_Problem_:
All lines from the one with "Write part 2" through the one with "worn_bare, chipped_bare = 1.6 * mm, 1.5 * mm", and only those, are to be reproduced exactly, both ends included.

[Modeling code records]
+ + + +

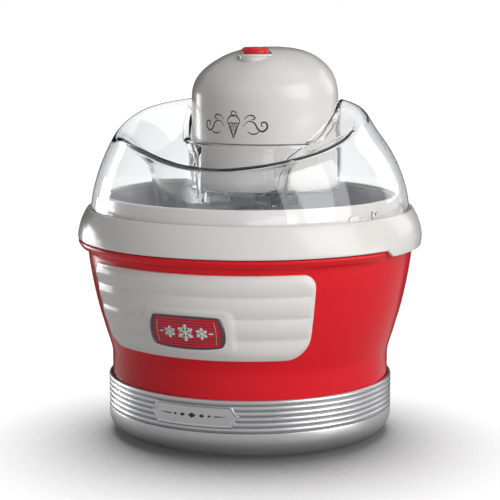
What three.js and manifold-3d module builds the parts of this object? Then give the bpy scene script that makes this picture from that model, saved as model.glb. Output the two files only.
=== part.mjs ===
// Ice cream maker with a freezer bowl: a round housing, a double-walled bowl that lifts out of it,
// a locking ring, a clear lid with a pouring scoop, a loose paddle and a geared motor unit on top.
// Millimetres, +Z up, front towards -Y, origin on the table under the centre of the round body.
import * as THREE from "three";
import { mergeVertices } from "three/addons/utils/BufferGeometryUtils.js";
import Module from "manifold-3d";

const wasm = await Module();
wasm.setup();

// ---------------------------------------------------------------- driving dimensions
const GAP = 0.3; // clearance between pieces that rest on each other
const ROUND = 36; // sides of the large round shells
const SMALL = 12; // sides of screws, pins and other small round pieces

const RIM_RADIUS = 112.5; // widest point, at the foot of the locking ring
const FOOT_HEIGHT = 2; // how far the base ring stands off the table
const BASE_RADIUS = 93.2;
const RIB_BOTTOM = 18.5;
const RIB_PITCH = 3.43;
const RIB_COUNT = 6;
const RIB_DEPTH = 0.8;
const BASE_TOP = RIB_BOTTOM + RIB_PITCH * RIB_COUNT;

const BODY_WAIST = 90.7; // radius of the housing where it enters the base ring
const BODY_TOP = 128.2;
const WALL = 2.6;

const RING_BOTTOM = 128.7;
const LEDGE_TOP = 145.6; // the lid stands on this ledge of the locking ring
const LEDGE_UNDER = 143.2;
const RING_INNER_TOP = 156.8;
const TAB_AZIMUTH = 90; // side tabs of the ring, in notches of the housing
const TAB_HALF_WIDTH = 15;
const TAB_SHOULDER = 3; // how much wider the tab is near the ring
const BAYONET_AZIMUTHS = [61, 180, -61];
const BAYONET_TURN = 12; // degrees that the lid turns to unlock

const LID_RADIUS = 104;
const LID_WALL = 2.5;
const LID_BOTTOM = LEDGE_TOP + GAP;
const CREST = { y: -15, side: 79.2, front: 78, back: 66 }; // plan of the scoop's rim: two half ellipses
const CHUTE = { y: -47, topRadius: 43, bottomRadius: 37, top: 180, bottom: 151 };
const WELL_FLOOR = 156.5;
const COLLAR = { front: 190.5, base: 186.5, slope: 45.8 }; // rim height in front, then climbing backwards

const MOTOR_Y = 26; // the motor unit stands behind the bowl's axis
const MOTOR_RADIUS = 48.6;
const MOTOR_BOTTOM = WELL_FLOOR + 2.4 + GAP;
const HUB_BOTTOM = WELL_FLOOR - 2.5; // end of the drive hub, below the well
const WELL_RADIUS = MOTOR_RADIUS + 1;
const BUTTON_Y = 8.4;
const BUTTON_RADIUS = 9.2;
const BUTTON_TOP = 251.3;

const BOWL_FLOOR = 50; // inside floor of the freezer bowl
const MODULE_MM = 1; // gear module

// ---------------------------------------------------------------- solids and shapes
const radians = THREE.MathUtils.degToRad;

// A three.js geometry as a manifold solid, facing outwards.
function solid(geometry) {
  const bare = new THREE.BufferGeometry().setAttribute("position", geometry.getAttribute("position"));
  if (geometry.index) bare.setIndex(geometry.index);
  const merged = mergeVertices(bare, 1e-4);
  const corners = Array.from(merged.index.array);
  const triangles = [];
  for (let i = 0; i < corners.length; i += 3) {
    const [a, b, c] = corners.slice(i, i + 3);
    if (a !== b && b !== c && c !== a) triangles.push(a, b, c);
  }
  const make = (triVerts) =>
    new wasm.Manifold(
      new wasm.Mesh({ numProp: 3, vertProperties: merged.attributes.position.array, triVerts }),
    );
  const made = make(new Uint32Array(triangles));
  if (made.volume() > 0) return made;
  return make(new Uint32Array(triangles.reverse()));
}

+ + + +

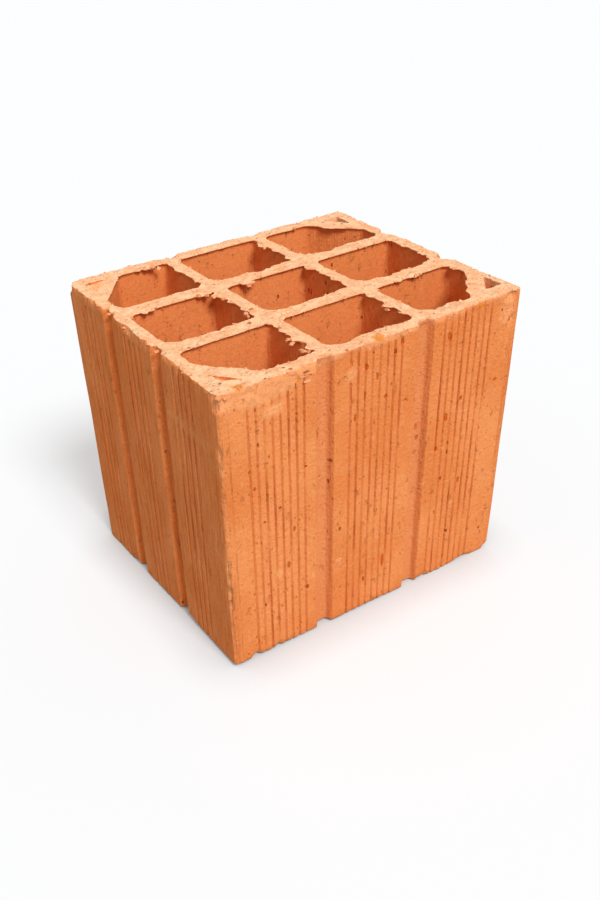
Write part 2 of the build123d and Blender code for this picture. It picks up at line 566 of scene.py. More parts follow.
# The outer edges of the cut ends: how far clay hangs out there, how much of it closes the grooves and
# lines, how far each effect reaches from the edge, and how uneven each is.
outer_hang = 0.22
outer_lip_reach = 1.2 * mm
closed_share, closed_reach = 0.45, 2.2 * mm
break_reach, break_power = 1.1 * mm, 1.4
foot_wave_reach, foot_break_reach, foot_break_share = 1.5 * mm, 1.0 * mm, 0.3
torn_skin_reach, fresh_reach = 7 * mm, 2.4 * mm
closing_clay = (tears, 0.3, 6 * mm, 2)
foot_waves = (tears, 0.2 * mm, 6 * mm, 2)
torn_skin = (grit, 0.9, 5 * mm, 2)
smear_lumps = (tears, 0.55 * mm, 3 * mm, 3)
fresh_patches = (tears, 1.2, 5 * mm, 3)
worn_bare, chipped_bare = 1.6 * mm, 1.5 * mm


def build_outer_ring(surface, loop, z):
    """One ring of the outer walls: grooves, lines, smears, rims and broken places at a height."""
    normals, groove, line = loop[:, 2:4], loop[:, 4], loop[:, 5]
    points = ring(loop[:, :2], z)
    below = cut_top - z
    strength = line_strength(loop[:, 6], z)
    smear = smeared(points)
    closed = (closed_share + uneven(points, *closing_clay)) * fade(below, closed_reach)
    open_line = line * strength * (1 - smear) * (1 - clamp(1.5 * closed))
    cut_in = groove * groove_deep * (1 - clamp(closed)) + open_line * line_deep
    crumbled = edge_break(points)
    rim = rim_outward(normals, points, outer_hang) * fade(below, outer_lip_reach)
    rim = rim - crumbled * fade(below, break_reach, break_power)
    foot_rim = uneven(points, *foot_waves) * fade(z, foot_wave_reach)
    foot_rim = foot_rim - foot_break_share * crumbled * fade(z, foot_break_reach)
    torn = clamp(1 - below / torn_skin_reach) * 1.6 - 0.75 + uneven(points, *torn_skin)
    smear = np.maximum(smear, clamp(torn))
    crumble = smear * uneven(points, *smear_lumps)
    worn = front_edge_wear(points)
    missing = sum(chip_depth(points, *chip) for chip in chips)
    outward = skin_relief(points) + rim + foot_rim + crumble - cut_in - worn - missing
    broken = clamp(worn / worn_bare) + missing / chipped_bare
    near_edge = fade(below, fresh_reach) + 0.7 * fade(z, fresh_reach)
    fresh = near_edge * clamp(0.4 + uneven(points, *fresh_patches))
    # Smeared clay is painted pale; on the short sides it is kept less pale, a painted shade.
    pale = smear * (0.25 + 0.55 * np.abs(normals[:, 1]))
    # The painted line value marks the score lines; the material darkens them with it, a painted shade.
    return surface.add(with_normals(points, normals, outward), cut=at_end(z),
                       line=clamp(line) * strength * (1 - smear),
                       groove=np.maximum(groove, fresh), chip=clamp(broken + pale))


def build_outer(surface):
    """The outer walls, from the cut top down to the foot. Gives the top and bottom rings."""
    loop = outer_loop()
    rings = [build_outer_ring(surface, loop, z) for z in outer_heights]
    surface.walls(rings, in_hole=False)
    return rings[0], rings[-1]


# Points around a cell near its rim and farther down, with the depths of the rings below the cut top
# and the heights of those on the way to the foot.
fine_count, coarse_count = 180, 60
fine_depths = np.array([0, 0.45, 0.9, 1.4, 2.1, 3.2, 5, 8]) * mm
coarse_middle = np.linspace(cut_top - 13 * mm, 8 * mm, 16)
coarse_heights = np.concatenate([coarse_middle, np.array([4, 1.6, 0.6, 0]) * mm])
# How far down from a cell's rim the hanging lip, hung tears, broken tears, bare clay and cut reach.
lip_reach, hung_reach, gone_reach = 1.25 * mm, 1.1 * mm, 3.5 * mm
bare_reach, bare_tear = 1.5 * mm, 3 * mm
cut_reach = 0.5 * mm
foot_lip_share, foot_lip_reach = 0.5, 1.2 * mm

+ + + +

_Task result_:
Write part 2 of the build123d and Blender code for this picture. It picks up at line 566 of scene.py. More parts follow.
# The outer edges of the cut ends: how far clay hangs out there, how much of it closes the grooves and
# lines, how far each effect reaches from the edge, and how uneven each is.
outer_hang = 0.22
outer_lip_reach = 1.2 * mm
closed_share, closed_reach = 0.45, 2.2 * mm
break_reach, break_power = 1.1 * mm, 1.4
foot_wave_reach, foot_break_reach, foot_break_share = 1.5 * mm, 1.0 * mm, 0.3
torn_skin_reach, fresh_reach = 7 * mm, 2.4 * mm
closing_clay = (tears, 0.3, 6 * mm, 2)
foot_waves = (tears, 0.2 * mm, 6 * mm, 2)
torn_skin = (grit, 0.9, 5 * mm, 2)
smear_lumps = (tears, 0.55 * mm, 3 * mm, 3)
fresh_patches = (tears, 1.2, 5 * mm, 3)
worn_bare, chipped_bare = 1.6 * mm, 1.5 * mm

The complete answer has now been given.